In the context of protons, this would be a form of proton decay.
 
Chalnoth said:
In lower energy environments, whenever you try to separate quarks, mesons are produced instead of free quarks.

In the context of protons, this would be a form of proton decay.
If I understand correctly, trying to separate quarks from a hadron generally give you unstable mesons, plus a hadron like the original.
 
maline said:
If I understand correctly, trying to separate quarks from a hadron generally give you unstable mesons, plus a hadron like the original.

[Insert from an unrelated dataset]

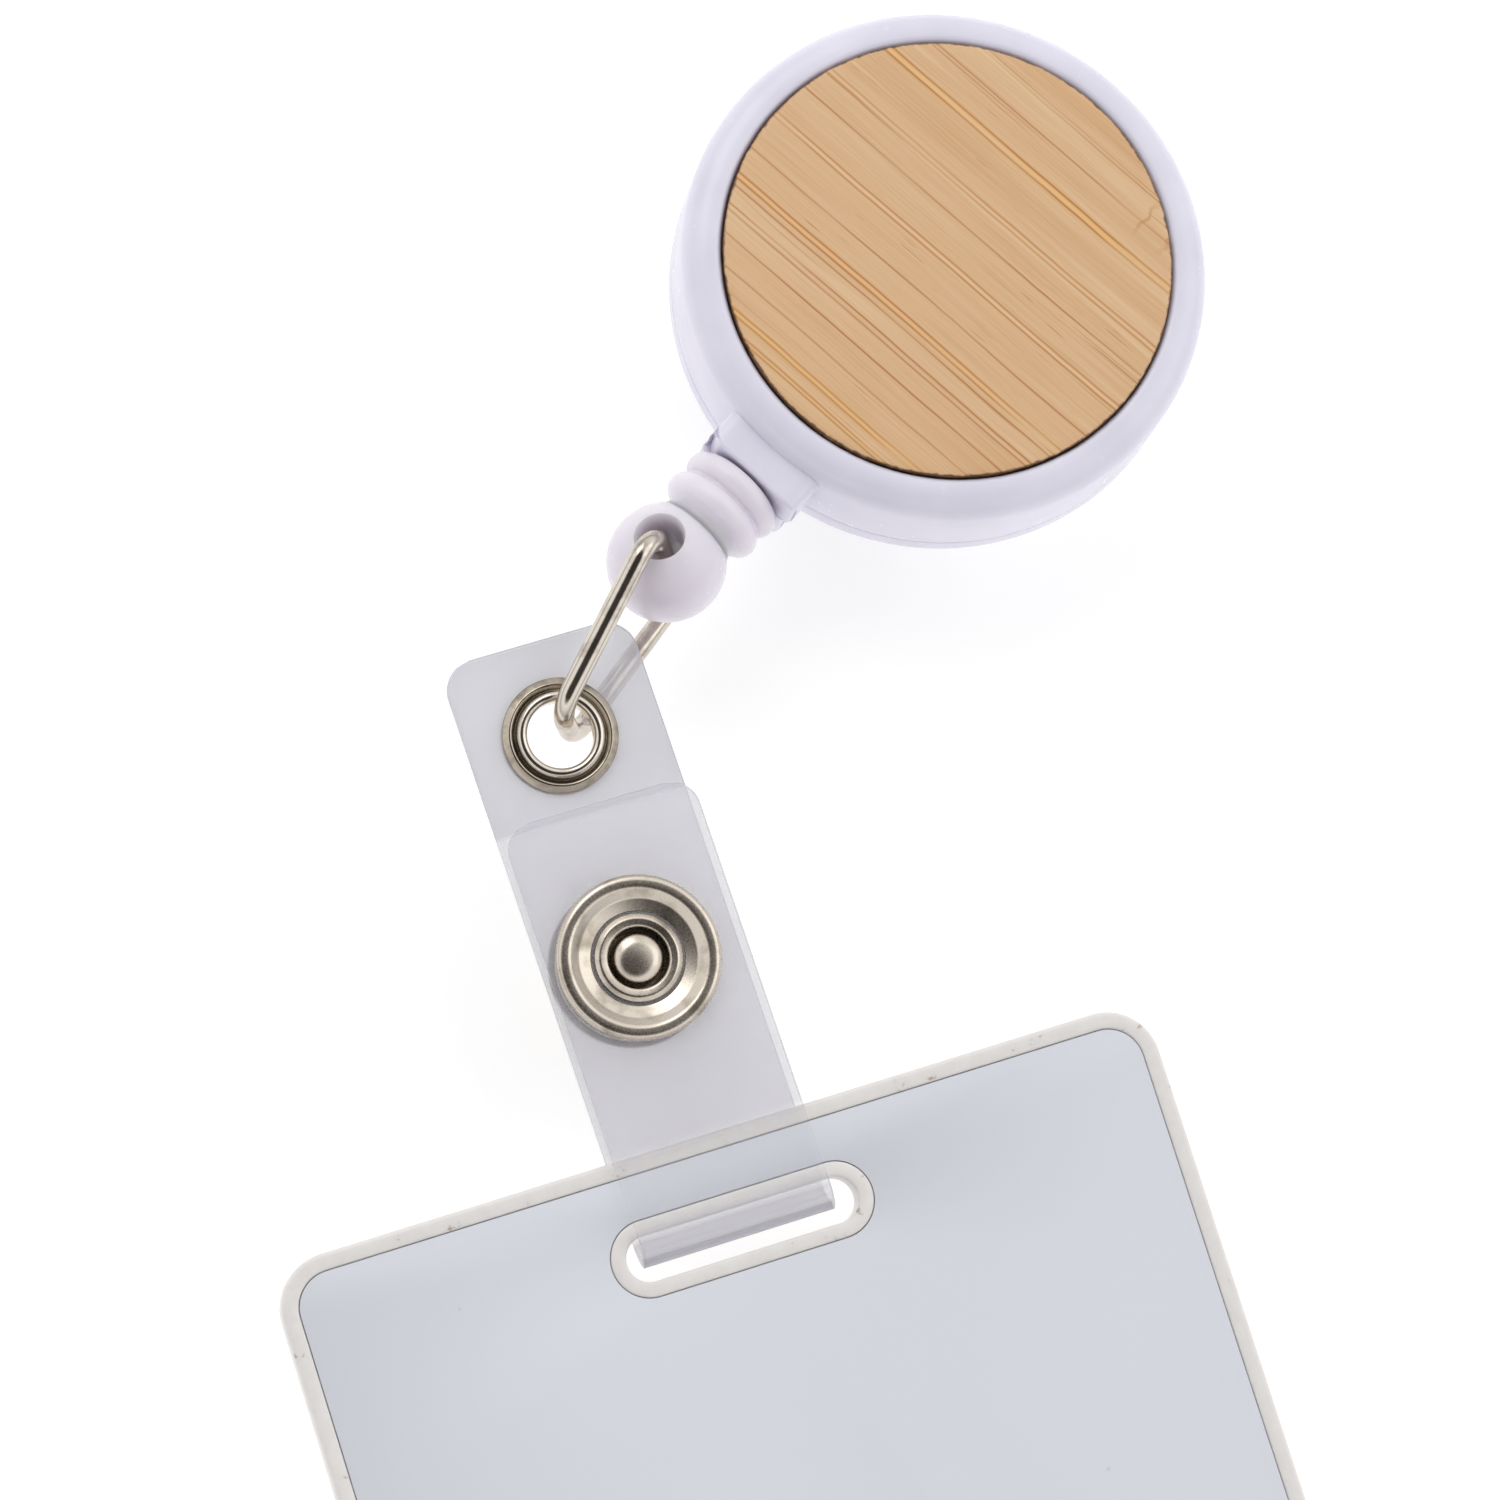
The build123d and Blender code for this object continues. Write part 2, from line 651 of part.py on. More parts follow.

It really depends. In practice, you can produce any number of mesons or baryons as long as they observe various conservation laws. But the principle is the same: separate quarks too much, and they produce quark/anti-quark pairs between them, so that you can never actually have a lone quark wandering around. All you have are hadrons (mesons + baryons, including their anti-particles).
 
Chalnoth said:
It really depends. In practice, you can produce any number of mesons or baryons as long as they observe various conservation laws. But the principle is the same: separate quarks too much, and they produce quark/anti-quark pairs between them, so that you can never actually have a lone quark wandering around. All you have are hadrons (mesons + baryons, including their anti-particles).

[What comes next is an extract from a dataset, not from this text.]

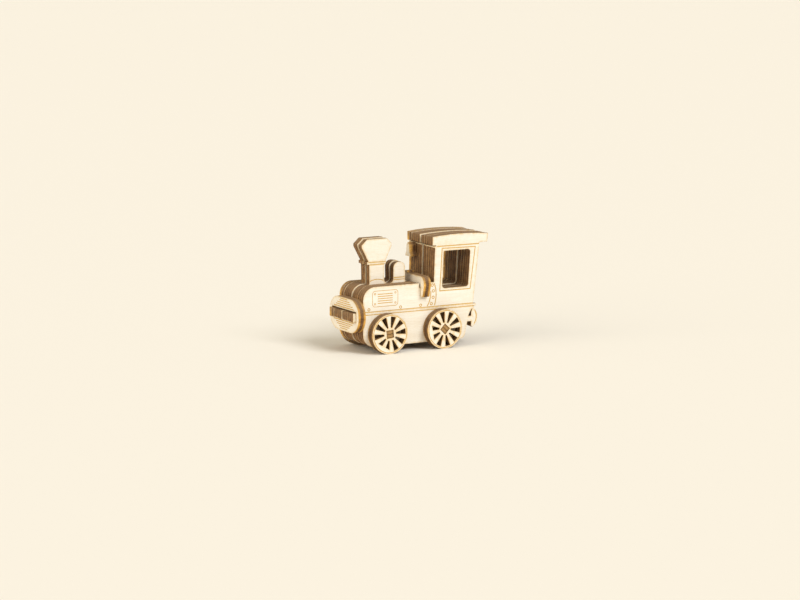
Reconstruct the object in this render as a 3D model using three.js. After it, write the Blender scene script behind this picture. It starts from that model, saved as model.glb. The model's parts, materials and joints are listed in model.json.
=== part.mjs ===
// A little steam engine that is put together from laser-cut plywood: twelve upright layers
// side by side, a face plate, a saddle, a bell and two wheelsets on square axles.
//
// Millimetres. X runs from the front of the engine (-X) to the rear, Y from its left side
// (-Y) to its right side, and Z is up. The outlines are drawn with x = 0 at the front edge
// of the boiler and z = 0 on the ground; the engine group then puts the origin on the
// ground, under the middle of the bounding box.

import * as THREE from 'three';

// Plywood and layers
const PLY = 2.0;
const LAYER_COUNT = 12;
const CHIMNEY_LAYERS = [5, 6, 7, 8];
const BODY_HALF_WIDTH = (LAYER_COUNT * PLY) / 2;
const ARC_TOLERANCE = 0.1;

// Wheels and axles
const WHEEL_RADIUS = 9.85;
const WHEEL_GAP = 0.3;
const WHEEL_SHEET_GAP = 0.6;
const WHEEL_SEGMENTS = 40;
const SPOKE_COUNT = 10;
const OPENING_INNER_RADIUS = 3.3;
const OPENING_OUTER_RADIUS = 8.7;
const OPENING_INNER_HALF_ANGLE = THREE.MathUtils.degToRad(7.0);
const OPENING_OUTER_HALF_ANGLE = THREE.MathUtils.degToRad(9.3);
const BALANCE_SPOKE_ANGLE = THREE.MathUtils.degToRad(234);
const BALANCE_CHORD_DISTANCE = 6.9;
const AXLE_SIDE = 3.5;
const AXLE_GLUE_GAP = 0.1;
const AXLE_FIT = 0.2;
const AXLE_HOLE_RADIUS = 3.2;
const FRONT_AXLE_X = 12.4;
const FRONT_AXLE_TURN = THREE.MathUtils.degToRad(-6);
const REAR_AXLE_X = 43.5;
const REAR_AXLE_TURN = THREE.MathUtils.degToRad(43);

// Chassis, boiler and cab
const CHASSIS_BOTTOM = 3.3;
const CHASSIS_REAR = 57.6;
const BOILER_TOP = 32.9;
const BOILER_CORNER = 6.4;
const BOARD_BOTTOM = 19.1;
const BOARD_TOP = 20.5;
const BOARD_TIP = 64.0;
const CAB_FRONT_BOTTOM = 39.8;
const CAB_FRONT_TOP = 40.4;
const CAB_REAR_BOTTOM = 62.5;
const CAB_REAR_TOP = 66.0;
const ROOF_FRONT = 39.0;
const ROOF_REAR = 71.0;
const ROOF_BOTTOM = 51.0;
const ROOF_TOP = 55.3;
const ROOF_RISE = 0.8;
const ROOF_STEPS = 6;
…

Right, I'm just saying you probably won't get rid of your original proton that way.
 
  • #10
Thanks a lot guys, so, if I understand well, even in such an extreme future scenario, we might arrive to a situation in which extreme spacetime expansion might overcome the gravitational and electromagnetic attraction between particles so taking them apart from each other forever, but that expansion would never strip a hadron down to its component quarks, the ultimate remaining particles in such a dead universe would be loose hadrons and leptons, having lost any possible causal connection among them, neither gravitational nor by electroweak interaction, but they would remain bound by their strong interaction.
 
  • #11
Gerinski said:
extreme spacetime expansion might overcome the gravitational and electromagnetic attraction between particles so taking them apart from each other forever
All the expansion does is add distance between things that are not bound. The bound structures that we have will mostly fall apart in the long run because of random interactions, not by being "pushed apart" by expansion.

Gerinski said:
the ultimate remaining particles in such a dead universe would be loose hadrons and leptons
Not exactly. As above, if hadrons (protons) in fact never decay, then they will remain bound in nuclei, forming eternal atoms. Within large bodies, these will be iron atoms- the most stable nuclei. These will be organized in macroscopic metallic crystal structures.
 
  • #12
It depends on whether protons are stable or not. Heat death means that entropy has increased to the maximum, not that everything has decomposed. We've never observed a proton decaying and have no mathematical proof that it does.
 
  • #13
newjerseyrunner said:
We've never observed a proton decaying and have no mathematical proof that it does.
This isn't true. The fact that we have a matter/anti-matter imbalance in the present universe indicates that there exists a process that goes from a state where baryon number is zero to a state where baryon number is non-zero. By CPT symmetry*, this process must be invertible with some non-zero frequency, which would result in proton decay.

* Matter/anti-matter asymmetry implies CP symmetry violation, but it is generally expected that CPT symmetry is an exact symmetry of nature that is not violated (as CPT symmetry violation implies Lorentz violation).